One downside to the server-based tools is that they need some configuring, integrating into your toolchain, and maintaining that over time. This is often quite a bit more involved than with other language ecosystems because of the nature of C++ build systems and the wide range of compilers. If you have dedicated DevOps resources, this shouldn’t be an issue. Yet, if this is a developer’s part-time responsibility or you’re an open-source author, this can be a bit of a barrier to entry - at least just to try them out.

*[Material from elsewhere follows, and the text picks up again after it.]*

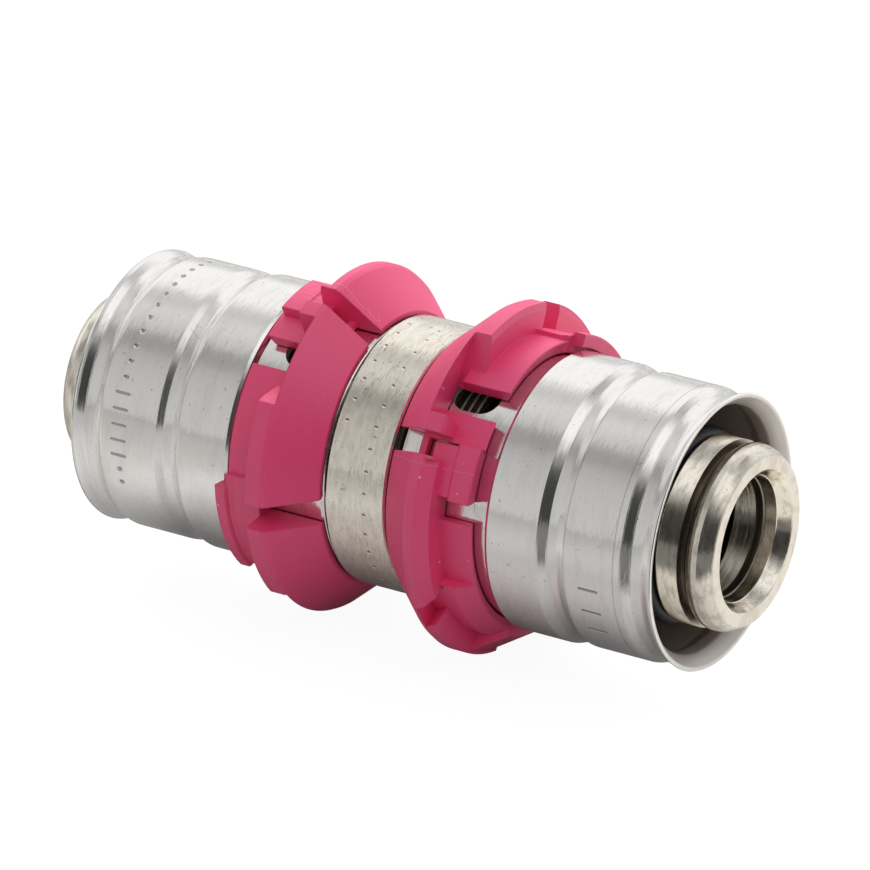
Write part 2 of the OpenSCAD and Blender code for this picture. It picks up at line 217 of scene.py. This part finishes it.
paper_lit = add_node(tree, "ShaderNodeBsdfDiffuse")
tree.links.new(painted_table_shade, paper_lit.inputs["Color"])
paper_glow = add_node(tree, "ShaderNodeEmission")
plug(tree, (1.0, 1.0, 1.0, 1.0), paper_glow.inputs["Color"])
plug(tree, calc(tree, "MULTIPLY_ADD", path["Is Camera Ray"], glow_seen,
                times(tree, mirrored, glow_mirrored)), paper_glow.inputs["Strength"])
paper_sum = add_node(tree, "ShaderNodeAddShader")
tree.links.new(paper_lit.outputs[0], paper_sum.inputs[0])
tree.links.new(paper_glow.outputs[0], paper_sum.inputs[1])
paper_out = add_node(tree, "ShaderNodeOutputMaterial")
tree.links.new(paper_sum.outputs[0], paper_out.inputs["Surface"])
table_mesh.materials.append(paper)


# The body
# One piece turned from brass bar and nickel plated: a collar in the
# middle and a toothed spigot each way, with fine turning lines, light
# scratches, and two rows of punched marks round the collar.
def vector_calc(tree, operation, *values):
    """A Vector Math node on one or two vectors; gives the node."""
    made = add_node(tree, "ShaderNodeVectorMath", operation=operation)
    for index, value in enumerate(values):
        plug(tree, value, made.inputs[index])
    return made


def vector_of(tree, *parts):
    """A vector made of three values or outputs."""
    made = add_node(tree, "ShaderNodeCombineXYZ")
    for index, part in enumerate(parts):
        plug(tree, part, made.inputs[index])
    return made.outputs[0]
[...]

So, we really wanted to make all that complexity disappear and offer a zero-config option for systematically incorporating static analysis across a project. We’ve had this for some other languages for some time now, but for C++, we - even I - considered it impossible for some time. Fortunately, we had a breakthrough last year and thought we had a shot at doing it. So, since then, I’ve been leading a small team and am pleased to say that last month, we released Automatic Analysis for C++, and I have to say, it has exceeded our expectations. It works so well that we’re now suggesting this be the default way to set up C++ analysis in SonarQube Cloud! All you need to do is give SonarQube Cloud access to your source code and tell it to analyze it, and it goes away, figures out the most likely build options, dependencies, etc., and analyzes on that basis. The entire process takes less than a minute! See for yourself. According to the data we have from our large corpus of projects we test against internally, we get something like 95% accuracy. For compilation, only 100% is good enough, but for static analysis, 95% is actually excellent - and for most projects, you would probably not know the difference. If you have a special case you can always fall back to a manual setup approach, of course.

We’re very proud of what we have achieved. I don’t believe anyone else has been able to do this yet. What excites me is that this technology can now open up static analysis to even more developers, especially those contributing to open-source projects where this feature is free!